▸ **DATASET EXTRACT**:
— BEGIN —

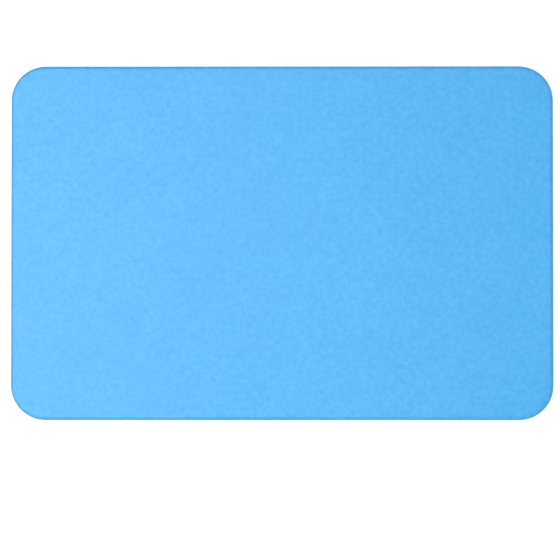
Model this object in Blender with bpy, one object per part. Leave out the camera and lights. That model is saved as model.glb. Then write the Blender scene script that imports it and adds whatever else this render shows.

— END —
— BEGIN —

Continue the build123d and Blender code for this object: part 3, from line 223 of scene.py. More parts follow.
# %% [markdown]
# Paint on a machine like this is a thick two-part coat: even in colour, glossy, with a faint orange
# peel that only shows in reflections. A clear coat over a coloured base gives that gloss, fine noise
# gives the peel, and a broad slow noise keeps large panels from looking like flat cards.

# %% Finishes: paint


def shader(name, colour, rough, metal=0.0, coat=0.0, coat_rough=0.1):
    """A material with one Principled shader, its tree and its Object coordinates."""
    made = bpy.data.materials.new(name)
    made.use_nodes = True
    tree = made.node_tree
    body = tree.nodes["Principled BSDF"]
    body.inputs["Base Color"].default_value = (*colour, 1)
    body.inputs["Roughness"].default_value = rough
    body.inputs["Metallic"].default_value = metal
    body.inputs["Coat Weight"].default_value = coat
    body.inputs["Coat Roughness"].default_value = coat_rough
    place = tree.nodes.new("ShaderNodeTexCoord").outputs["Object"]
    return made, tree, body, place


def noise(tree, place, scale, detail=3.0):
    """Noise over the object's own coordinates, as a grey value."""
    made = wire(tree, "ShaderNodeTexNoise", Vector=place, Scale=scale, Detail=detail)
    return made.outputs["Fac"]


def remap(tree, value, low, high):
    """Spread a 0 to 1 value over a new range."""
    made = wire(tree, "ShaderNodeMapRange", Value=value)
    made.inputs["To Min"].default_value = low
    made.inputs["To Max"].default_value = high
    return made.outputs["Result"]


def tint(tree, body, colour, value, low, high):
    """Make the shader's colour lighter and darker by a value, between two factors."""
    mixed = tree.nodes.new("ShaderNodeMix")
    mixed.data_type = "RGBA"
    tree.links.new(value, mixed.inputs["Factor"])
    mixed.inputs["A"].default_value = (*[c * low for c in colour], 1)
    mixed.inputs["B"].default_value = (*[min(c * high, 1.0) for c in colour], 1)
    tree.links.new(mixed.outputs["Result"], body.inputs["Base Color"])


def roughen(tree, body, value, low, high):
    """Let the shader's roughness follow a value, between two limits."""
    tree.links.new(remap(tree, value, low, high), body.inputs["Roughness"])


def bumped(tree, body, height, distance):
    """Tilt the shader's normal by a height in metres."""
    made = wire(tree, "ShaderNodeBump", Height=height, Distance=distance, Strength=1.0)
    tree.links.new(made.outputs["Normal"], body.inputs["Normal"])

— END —
— BEGIN —

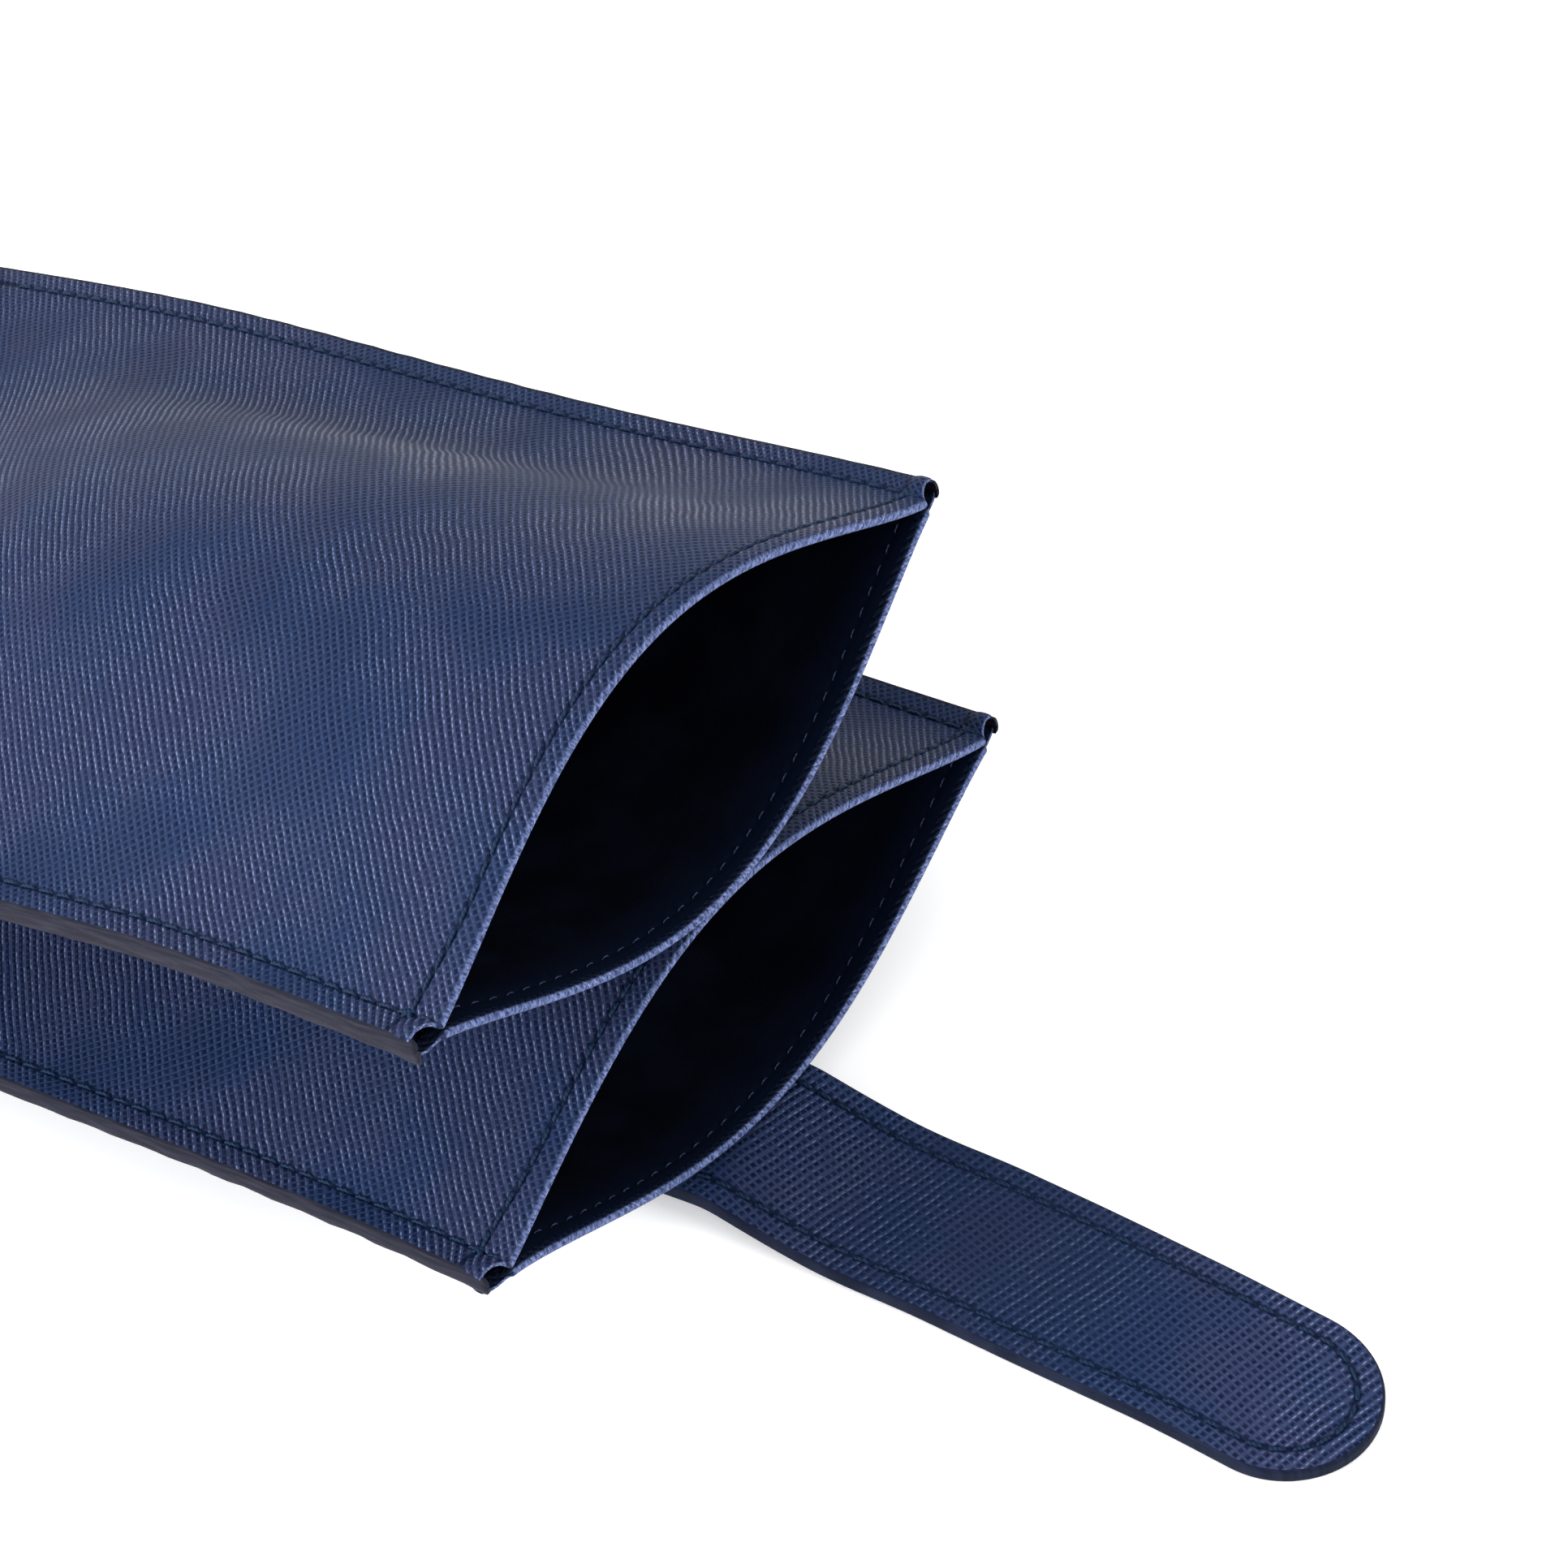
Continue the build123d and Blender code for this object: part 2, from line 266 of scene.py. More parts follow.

— END —

▸ **BRIEF**:
In the data above, tally the lines holding "shows" and answer with the figure only.

▸ **COMPLETED TASK**:
2